EXTRACTED ENTRIES –

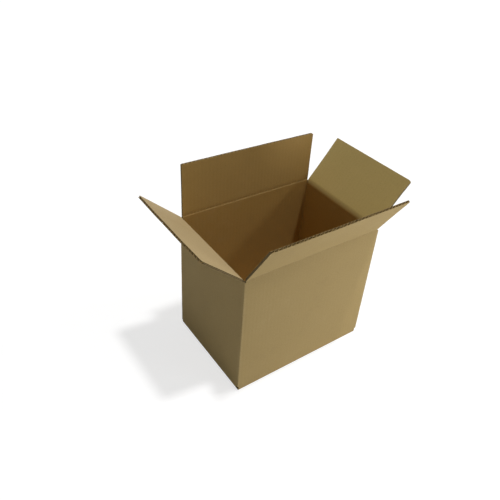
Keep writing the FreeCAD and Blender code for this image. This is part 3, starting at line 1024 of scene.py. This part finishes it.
def make_floor():
    mesh = bpy.data.meshes.new("floor")
    half = FLOOR_HALF
    corners = [(-half, -half, 0), (half, -half, 0), (half, half, 0), (-half, half, 0)]
    mesh.from_pydata(corners, [], [(0, 1, 2, 3)])
    floor = bpy.data.objects.new("floor", mesh)
    bpy.context.scene.collection.objects.link(floor)
    material = bpy.data.materials.new("pale_floor")
    material.use_nodes = True
    w = Wiring(material.node_tree)
    shader = material.node_tree.nodes["Principled BSDF"]
    shader.inputs["Roughness"].default_value = 0.9
    shader.inputs["Specular IOR Level"].default_value = 0.1
    seen = directly_seen(w)
    w.feed(shader.inputs["Base Color"], w.mix(seen, FLOOR_GREY, FLOOR_SEEN))
    w.feed(shader.inputs["Emission Color"], w.mix(seen, BLACK, WHITE))
    shader.inputs["Emission Strength"].default_value = FLOOR_GLOW
    mesh.materials.append(material)


def make_world(brightness):
    """Even light all round, with a white background for the camera."""
    world = bpy.data.worlds.new("studio")
    world.use_nodes = True
    w = Wiring(world.node_tree)
    for node in list(w.nodes):
        w.nodes.remove(node)
    grey = (brightness, brightness, brightness, 1)
    around = w.node("ShaderNodeBackground", {"Color": grey, "Strength": 1.0})
    white = w.node("ShaderNodeBackground", {"Color": WHITE, "Strength": 1.0})
    inputs = {0: directly_seen(w), 1: around.outputs[0], 2: white.outputs[0]}
    both = w.node("ShaderNodeMixShader", inputs)
    w.node("ShaderNodeOutputWorld", {"Surface": both.outputs[0]})
    bpy.context.scene.world = world


def aim(thing, direction):
    """Turns a lamp to shine in a direction."""
    thing.rotation_mode = "QUATERNION"
    thing.rotation_quaternion = direction.to_track_quat("-Z", "Y")


def add_light(name, towards, spread, strength):
    """A far soft light, even over the whole scene. towards points from the carton to the light, and
    spread is how wide it looks, in degrees."""
    data = bpy.data.lights.new(name, "SUN")
    data.angle = math.radians(spread)
    data.energy = strength
    lamp = bpy.data.objects.new(name, data)
    aim(lamp, -Vector(towards))
    bpy.context.scene.collection.objects.link(lamp)


def add_low_card(name, place, size, watts):
    """A low white card near the front, which brightens the front wall."""
    data = bpy.data.lights.new(name, "AREA")
    data.shape = "SQUARE"
    data.size = size
    data.energy = watts
    card = bpy.data.objects.new(name, data)
    card.location = place
    aim(card, Vector(WALL_MIDDLE) - Vector(place))
    card.visible_camera = False
    bpy.context.scene.collection.objects.link(card)


def add_camera():
    data = bpy.data.cameras.new("camera")
    data.sensor_width = 36.0
    data.lens = CAMERA_LENS
    data.shift_x, data.shift_y = CAMERA_SHIFT
    data.clip_start = 0.01
    camera = bpy.data.objects.new("camera", data)
    turn = Matrix((Vector(CAMERA_RIGHT), Vector(CAMERA_UP), -Vector(CAMERA_LOOK))).transposed()
    camera.rotation_mode = "QUATERNION"
    camera.rotation_quaternion = turn.to_quaternion()
    camera.location = CAMERA_PLACE
    bpy.context.scene.collection.objects.link(camera)
    bpy.context.scene.camera = camera


make_floor()
make_world(0.145)
add_light("overhead", (0.137, -0.15, 1.0), spread=5, strength=1.82)
add_light("from_the_right", (1.0, -0.4, 0.855), spread=6, strength=0.55)
add_light("from_behind", (0.0, 1.0, 0.08), spread=20, strength=0.9)
add_low_card("front_card", (0.35, -0.8, 0.12), size=0.35, watts=3.2)
add_camera()
bpy.context.scene.view_settings.view_transform = "Standard"
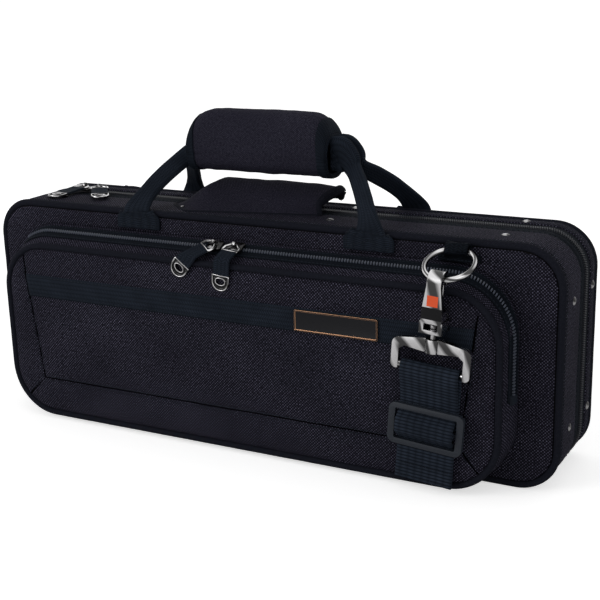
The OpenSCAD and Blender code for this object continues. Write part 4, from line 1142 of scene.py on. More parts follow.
class FLUTE_OT_flap(bpy.types.Operator):
    """Build the bound cloth flap over the zip"""

    bl_idname = "flute.flap"
    bl_label = "Zip flap"

    def execute(self, context):
        foot = case_sizes().height - 0.7
        nu, nv = 60, 32
        top = [[self.surface(i / nu, j / nv, foot) for j in range(nv + 1)] for i in range(nu + 1)]
        rows = []
        for i, row in enumerate(top):
            thick = 0.9 + 3.2 * smooth((i / nu - 0.8) / 0.2)
            under = [p + Vector((0, 0.5 if j < nv / 2 else -0.5, -thick))
                     for j, p in enumerate(row)]
            rows.append(row + under[::-1])
        flap = Piece("zip_flap_cloth")
        flap.grid(rows, close_v=True, caps=True)
        edge = top[0][::-1] + [row[0] for row in top[1:]] + top[-1][1:]
        flap.grid(self.binding(edge, foot), close_v=True, caps=True, slot=1)
        made = flap.done(["cloth_fine", "piping"], "flap", ["zip_flap"], slot="cloth")
        return {"FINISHED"}

    def surface(self, u, v, foot):
        """u runs along the case, v from the front edge over the ridge to the back."""
        back = case_sizes().rear_depth - 4.8
        lean, free = smooth(u / 0.24), smooth((u - 0.72) / 0.28)
        ridge_x = -72 + 27 * min(u / 0.24, 1) + 86 * max(u - 0.24, 0) / 0.76
        top = foot + FLAP_HEIGHT * lean - 1.5 * free
        path = smooth_path((
            (-56 + 94 * u, -37 + 19 * u, foot),
            (ridge_x - 5, -19 + 5 * u, foot + 0.62 * (top - foot)),
            (ridge_x, -6 + 4 * u, top),
            (ridge_x + 1, 5 + u, top - 0.2 * lean),
            (ridge_x + 1, 14 - 7 * free, foot + (0.6 * FLAP_HEIGHT + 3.0 * free) * lean),
            (ridge_x + 1 - 2 * free, back - 11 * free, foot + 10.5 * free),
        ), 8)
        t = v * (len(path) - 1)
        k = min(int(t), len(path) - 2)
        q = Vector(path[k]).lerp(Vector(path[k + 1]), t - k)
        q.z += wrinkle(q.x, q.y, 0, 20.0, 0.7, 4.0) * smooth(v * 6) * lean
        return Vector((q.x, q.y, max(q.z, foot)))

    def binding(self, edge, foot):
        """Rings of the bound edge, which grows into the curled end at the right."""
        rings = []
        for i, p in enumerate(edge):
            d = (edge[min(i + 1, len(edge) - 1)] - edge[max(i - 1, 0)]).normalized()
            s = d.cross(Vector((0, 0, 1)))
            s = s.normalized() if s.length > 0.05 else Vector((0, 1, 0))
            n = s.cross(d)
            full = smooth((p.x - 22) / 16) * smooth((p.z - foot - 4) / 8)
            centre, ring = p - Vector((0, 0, 0.3 + 2.3 * full)), []
            for degrees in range(0, 360, 45):
                a, b = on_circle(1, degrees)
                q = centre + s * ((1.9 + 0.6 * full) * a) + n * ((1.1 + 2.5 * full) * b)
                ring.append(Vector((q.x, q.y, max(q.z, foot - 0.2))))
            rings.append(ring)
        return rings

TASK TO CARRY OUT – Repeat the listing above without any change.

RESULT OF THIS EXERCISE –
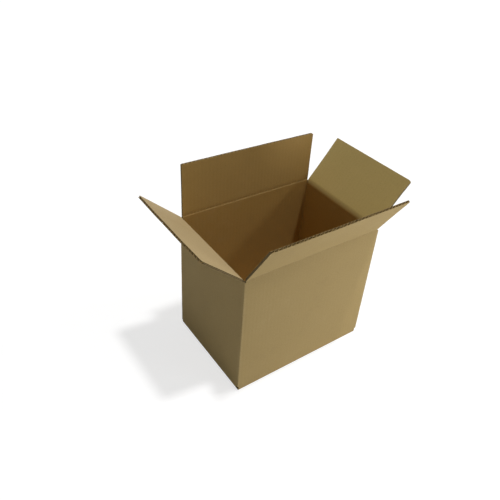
Keep writing the FreeCAD and Blender code for this image. This is part 3, starting at line 1024 of scene.py. This part finishes it.
def make_floor():
    mesh = bpy.data.meshes.new("floor")
    half = FLOOR_HALF
    corners = [(-half, -half, 0), (half, -half, 0), (half, half, 0), (-half, half, 0)]
    mesh.from_pydata(corners, [], [(0, 1, 2, 3)])
    floor = bpy.data.objects.new("floor", mesh)
    bpy.context.scene.collection.objects.link(floor)
    material = bpy.data.materials.new("pale_floor")
    material.use_nodes = True
    w = Wiring(material.node_tree)
    shader = material.node_tree.nodes["Principled BSDF"]
    shader.inputs["Roughness"].default_value = 0.9
    shader.inputs["Specular IOR Level"].default_value = 0.1
    seen = directly_seen(w)
    w.feed(shader.inputs["Base Color"], w.mix(seen, FLOOR_GREY, FLOOR_SEEN))
    w.feed(shader.inputs["Emission Color"], w.mix(seen, BLACK, WHITE))
    shader.inputs["Emission Strength"].default_value = FLOOR_GLOW
    mesh.materials.append(material)


def make_world(brightness):
    """Even light all round, with a white background for the camera."""
    world = bpy.data.worlds.new("studio")
    world.use_nodes = True
    w = Wiring(world.node_tree)
    for node in list(w.nodes):
        w.nodes.remove(node)
    grey = (brightness, brightness, brightness, 1)
    around = w.node("ShaderNodeBackground", {"Color": grey, "Strength": 1.0})
    white = w.node("ShaderNodeBackground", {"Color": WHITE, "Strength": 1.0})
    inputs = {0: directly_seen(w), 1: around.outputs[0], 2: white.outputs[0]}
    both = w.node("ShaderNodeMixShader", inputs)
    w.node("ShaderNodeOutputWorld", {"Surface": both.outputs[0]})
    bpy.context.scene.world = world


def aim(thing, direction):
    """Turns a lamp to shine in a direction."""
    thing.rotation_mode = "QUATERNION"
    thing.rotation_quaternion = direction.to_track_quat("-Z", "Y")


def add_light(name, towards, spread, strength):
    """A far soft light, even over the whole scene. towards points from the carton to the light, and
    spread is how wide it looks, in degrees."""
    data = bpy.data.lights.new(name, "SUN")
    data.angle = math.radians(spread)
    data.energy = strength
    lamp = bpy.data.objects.new(name, data)
    aim(lamp, -Vector(towards))
    bpy.context.scene.collection.objects.link(lamp)


def add_low_card(name, place, size, watts):
    """A low white card near the front, which brightens the front wall."""
    data = bpy.data.lights.new(name, "AREA")
    data.shape = "SQUARE"
    data.size = size
    data.energy = watts
    card = bpy.data.objects.new(name, data)
    card.location = place
    aim(card, Vector(WALL_MIDDLE) - Vector(place))
    card.visible_camera = False
    bpy.context.scene.collection.objects.link(card)


def add_camera():
    data = bpy.data.cameras.new("camera")
    data.sensor_width = 36.0
    data.lens = CAMERA_LENS
    data.shift_x, data.shift_y = CAMERA_SHIFT
    data.clip_start = 0.01
    camera = bpy.data.objects.new("camera", data)
    turn = Matrix((Vector(CAMERA_RIGHT), Vector(CAMERA_UP), -Vector(CAMERA_LOOK))).transposed()
    camera.rotation_mode = "QUATERNION"
    camera.rotation_quaternion = turn.to_quaternion()
    camera.location = CAMERA_PLACE
    bpy.context.scene.collection.objects.link(camera)
    bpy.context.scene.camera = camera


make_floor()
make_world(0.145)
add_light("overhead", (0.137, -0.15, 1.0), spread=5, strength=1.82)
add_light("from_the_right", (1.0, -0.4, 0.855), spread=6, strength=0.55)
add_light("from_behind", (0.0, 1.0, 0.08), spread=20, strength=0.9)
add_low_card("front_card", (0.35, -0.8, 0.12), size=0.35, watts=3.2)
add_camera()
bpy.context.scene.view_settings.view_transform = "Standard"
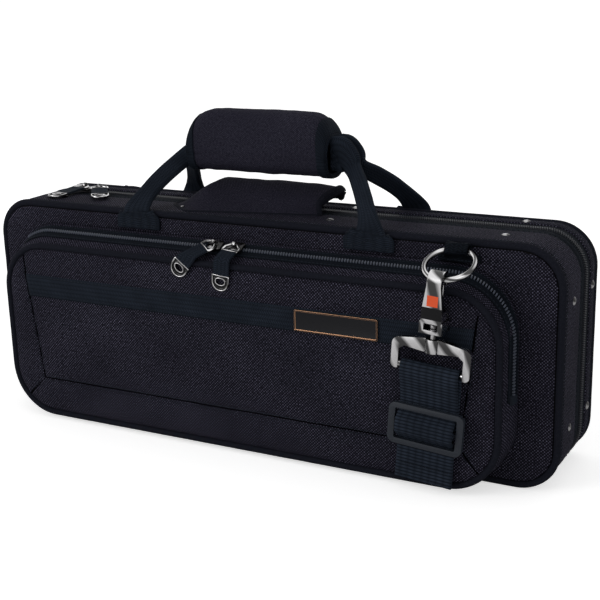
The OpenSCAD and Blender code for this object continues. Write part 4, from line 1142 of scene.py on. More parts follow.
class FLUTE_OT_flap(bpy.types.Operator):
    """Build the bound cloth flap over the zip"""

    bl_idname = "flute.flap"
    bl_label = "Zip flap"

    def execute(self, context):
        foot = case_sizes().height - 0.7
        nu, nv = 60, 32
        top = [[self.surface(i / nu, j / nv, foot) for j in range(nv + 1)] for i in range(nu + 1)]
        rows = []
        for i, row in enumerate(top):
            thick = 0.9 + 3.2 * smooth((i / nu - 0.8) / 0.2)
            under = [p + Vector((0, 0.5 if j < nv / 2 else -0.5, -thick))
                     for j, p in enumerate(row)]
            rows.append(row + under[::-1])
        flap = Piece("zip_flap_cloth")
        flap.grid(rows, close_v=True, caps=True)
        edge = top[0][::-1] + [row[0] for row in top[1:]] + top[-1][1:]
        flap.grid(self.binding(edge, foot), close_v=True, caps=True, slot=1)
        made = flap.done(["cloth_fine", "piping"], "flap", ["zip_flap"], slot="cloth")
        return {"FINISHED"}

    def surface(self, u, v, foot):
        """u runs along the case, v from the front edge over the ridge to the back."""
        back = case_sizes().rear_depth - 4.8
        lean, free = smooth(u / 0.24), smooth((u - 0.72) / 0.28)
        ridge_x = -72 + 27 * min(u / 0.24, 1) + 86 * max(u - 0.24, 0) / 0.76
        top = foot + FLAP_HEIGHT * lean - 1.5 * free
        path = smooth_path((
            (-56 + 94 * u, -37 + 19 * u, foot),
            (ridge_x - 5, -19 + 5 * u, foot + 0.62 * (top - foot)),
            (ridge_x, -6 + 4 * u, top),
            (ridge_x + 1, 5 + u, top - 0.2 * lean),
            (ridge_x + 1, 14 - 7 * free, foot + (0.6 * FLAP_HEIGHT + 3.0 * free) * lean),
            (ridge_x + 1 - 2 * free, back - 11 * free, foot + 10.5 * free),
        ), 8)
        t = v * (len(path) - 1)
        k = min(int(t), len(path) - 2)
        q = Vector(path[k]).lerp(Vector(path[k + 1]), t - k)
        q.z += wrinkle(q.x, q.y, 0, 20.0, 0.7, 4.0) * smooth(v * 6) * lean
        return Vector((q.x, q.y, max(q.z, foot)))

    def binding(self, edge, foot):
        """Rings of the bound edge, which grows into the curled end at the right."""
        rings = []
        for i, p in enumerate(edge):
            d = (edge[min(i + 1, len(edge) - 1)] - edge[max(i - 1, 0)]).normalized()
            s = d.cross(Vector((0, 0, 1)))
            s = s.normalized() if s.length > 0.05 else Vector((0, 1, 0))
            n = s.cross(d)
            full = smooth((p.x - 22) / 16) * smooth((p.z - foot - 4) / 8)
            centre, ring = p - Vector((0, 0, 0.3 + 2.3 * full)), []
            for degrees in range(0, 360, 45):
                a, b = on_circle(1, degrees)
                q = centre + s * ((1.9 + 0.6 * full) * a) + n * ((1.1 + 2.5 * full) * b)
                ring.append(Vector((q.x, q.y, max(q.z, foot - 0.2))))
            rings.append(ring)
        return rings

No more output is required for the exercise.